In Austin visit, assistant homeland security secretary touts recent improvements at centers such as one in Taylor.

By Juan Castillo

AMERICAN-STATESMAN STAFF


Sunday, May 18, 2008

The Homeland Security Department agency that oversees immigrant detentions has taken significant steps to improve its oversight and accountability, the agency's assistant secretary asserted Saturday in Austin as she disputed recent news reports detailing poor medical care and deaths at its facilities.

"Any death is absolutely regrettable, and so we want to make sure we're taking all the aggressive steps we can to improve" oversight, said Julie Myers, assistant secretary of homeland security for U.S. Immigration and Customs Enforcement, or ICE.

Myers' comments followed her speech at the American Payroll Association's national meeting at the Austin Convention Center.

News reports by a number of media organizations recently detailed poor and possibly negligent medical care for immigrants held over the past five years in a vast network of jails which the government has built across the country, some in Texas.
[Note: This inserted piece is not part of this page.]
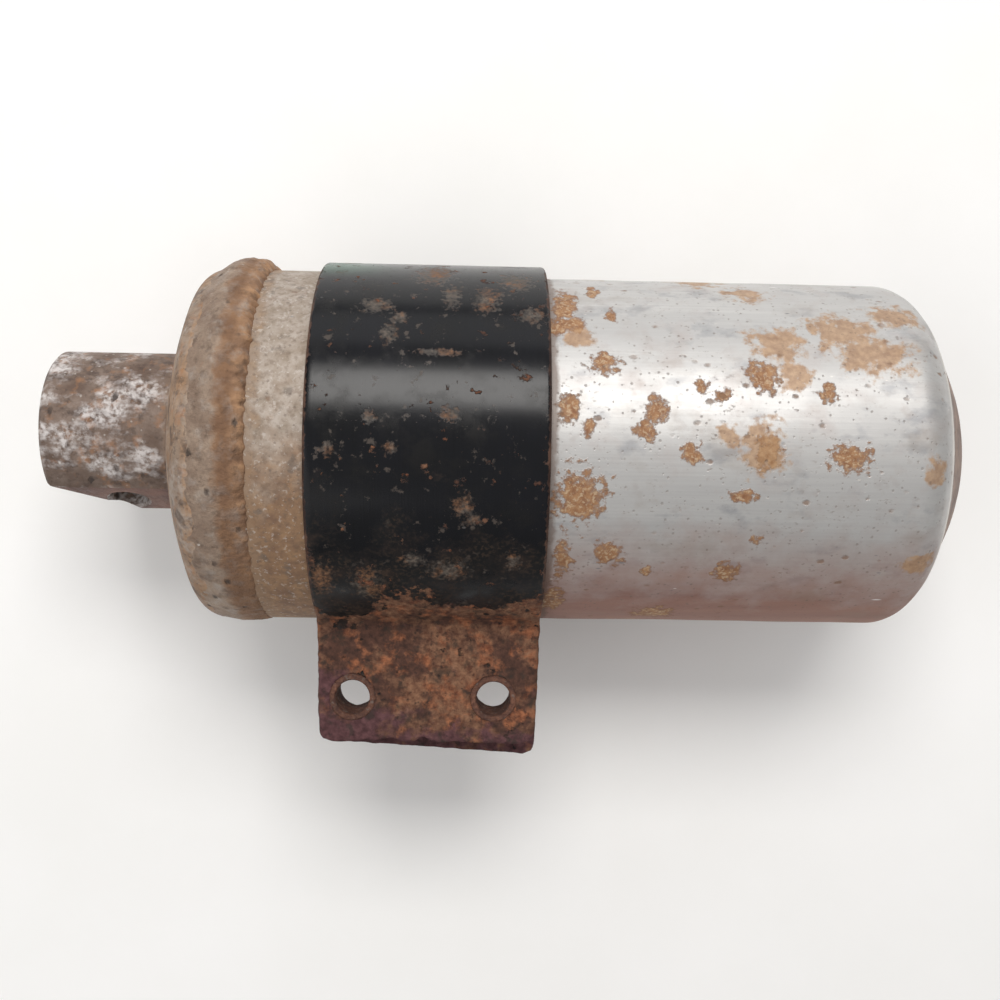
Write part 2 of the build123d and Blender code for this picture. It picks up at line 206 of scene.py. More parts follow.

About 32,000 people are held in ICE custody in the facilities on a given day, awaiting deportation or a resolution in their immigration case. About 300,000 pass through the system each year. ICE says its detainee population has increased by more than 30 percent since 2004.

In a series last week, The Washington Post reported that 83 detainees have died in, or shortly after, custody during the past five years and that inadequate medical care might have contributed to 30 of those deaths. Reports have described a lack of transparency at the facilities and confusion surrounding the deaths.

Critics, including legal, civil rights and immigrant rights groups, charge that a ramping up of enforcement of federal immigration laws after the Sept. 11, 2001, terrorist attacks is straining federal agencies like ICE and their ability to keep up with an increasing numbers of detainees. Congress is considering a number of bills that seek improvements in detainee conditions.

Myers said the news reports were misleading because they overlooked procedures the agency had put in place to increase oversight and accountability, such as the recent hiring of an independent contractor to conduct compliance reviews at its jails. Previously, ICE's Office of Detention and Removal did the inspections.

Myers said ICE had not had a death in its facilities in the past 15 months and that deaths have decreased while the number of people in custody has grown significantly.

"Is there room for improvement? I think there absolutely is, but I think we've made substantial progress," she said.

Myers said the agency anticipates building more facilities for families and children, like the T. Don Hutto detention center in Taylor, one of two in the country that houses family groups. Though she did not elaborate, she said ICE is also exploring how best to deal with immigrants in the future, steps that might include alternatives to detention if officials can be sure immigrants will show up for their court proceedings.

Congressional spending committees have urged federal immigration officials to exhaust other options, including homelike, nonpenal settings, before holding children and families in custody. Those directives have been at the heart of opposition to family detention by immigrant and civil rights advocates in Central Texas, including the American Civil Liberties Union.

Last year, the ACLU and the University of Texas Law School's immigration clinic sued the government, challenging the treatment of families. A settlement led to numerous improvements at the Hutto center and to the first-ever federal standards for treatment of immigrant women and children held at ICE facilities.